Michels passou para Cruyff o conceito de futebol orgânico, e com ele o controle do espaço, a base do futebol total. O futebol não era ali vencido pelo controle das ações e do tempo. Eles eram as ferramentas para controlar o espaço, e a partir daí buscar o objetivo final, que é a vitória. Os movimentos em campo eram sistêmicos, o que levou à criação de um novo tipo de jogo, elaborado por Cruyff no Ajax, e evoluído posteriormente por seu desafeto Louis van Gaal, seu sucessor no clube: O “Jogo de Posição”. Foi elaborado o conceito do “terceiro homem”, a segunda linha de passe, o homem livre por trás da linha defensiva, da marcação rival. Cruyff passou a usar no Ajax o sistema 3-4–3, com um losango no meio. Assim como a Argentina de 1986, usava o sistema com três zagueiros para marcar dois atacantes, já que a maioria dos times no planeta jogava em 4-4-2/4-2-2-2 nesta época. Na prática, no ataque com Jogo de Posição, os jogadores se movimentam em função do espaço, enquanto no ataque "tradicional", móvel, a movimentação dos jogadores se dá mais em função da bola. Também é possível, fazer um ataque com características entre o jogo posicional e móvel.

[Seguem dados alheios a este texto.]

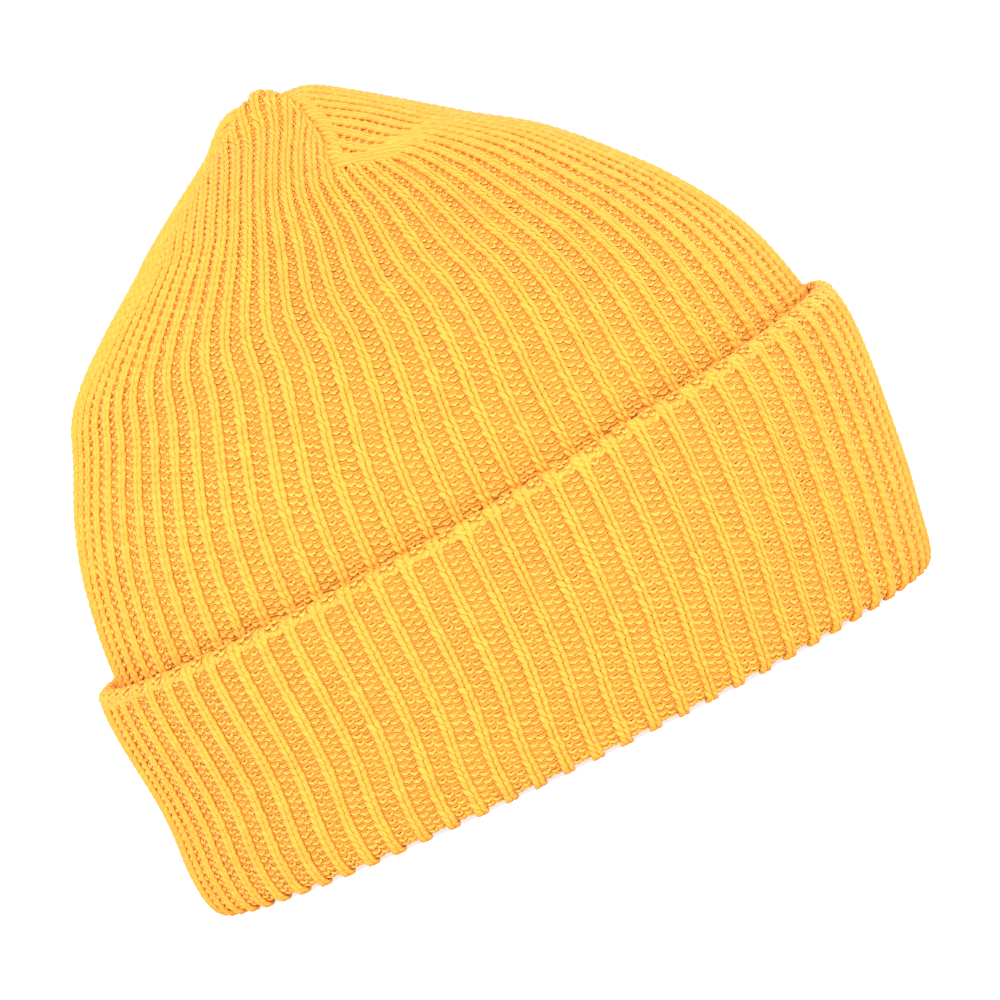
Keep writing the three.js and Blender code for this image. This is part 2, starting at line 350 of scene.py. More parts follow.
def yarn_dye_and_painted_shading():
    """The look of twisted yarn: painted shade from crest to hollow, uneven dye, plies and fine fibres."""
    group = bpy.data.node_groups.new("yarn_dye_and_painted_shading", "ShaderNodeTree")
    for name in ("Painted shading", "Turns", "Shade"):
        group.interface.new_socket(name=name, in_out="INPUT", socket_type="NodeSocketFloat")
    group.interface.new_socket(name="Colour", in_out="OUTPUT", socket_type="NodeSocketColor")
    for name in ("Relief", "Roughness"):
        group.interface.new_socket(name=name, in_out="OUTPUT", socket_type="NodeSocketFloat")
    given = add_node(group, "NodeGroupInput").outputs
    place = add_node(group, "ShaderNodeTexCoord")
    fibres = add_node(group, "ShaderNodeTexNoise",
                      {"Vector": place.outputs["Object"], "Scale": FIBRE_SCALE, "Detail": FIBRE_DETAIL})
    angle = add_node(group, "ShaderNodeMath", {0: given["Turns"], 1: 2 * math.pi}, operation="MULTIPLY")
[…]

Posteriormente, Cruyff assumiu o comando do Barcelona, e por lá foi campeão europeu em 1992, usando um 3-4-3, onde fazia a busca pelo controle do espaço, e da progressão orgânica em campo, pensando em evoluir sempre em vantagem, e não com ações. Em 1995, Louis van Gaal foi campeão europeu com o Ajax, usando um Jogo de Posição extremamente rígido. Posteriormente, LvG assumiu o comando do Barcelona, e por lá conquistou alguns títulos nacionais, mas não conseguiu a Champions League. Ele entrou em atrito com craques, como Riquelme e Rivaldo, que era mediapuntas originais, mas não se mostravam dispostos a ficar presos na extrema, ou recuar para a função de mediocentro. Posteriormente, Frank Rijkaard e Pep Guardiola evoluíram os conceitos do Jogo de Posição no Barcelona. Se Rijkaard era um pouco mais rígido, Guardiola foi cada fez mais ficando flexível, e misturando conceitos do Jogo de Posição com elementos tradicionais de mestres como Arrigo Sacchi, Marcelo Bielsa, e Ricardo Lavolpe.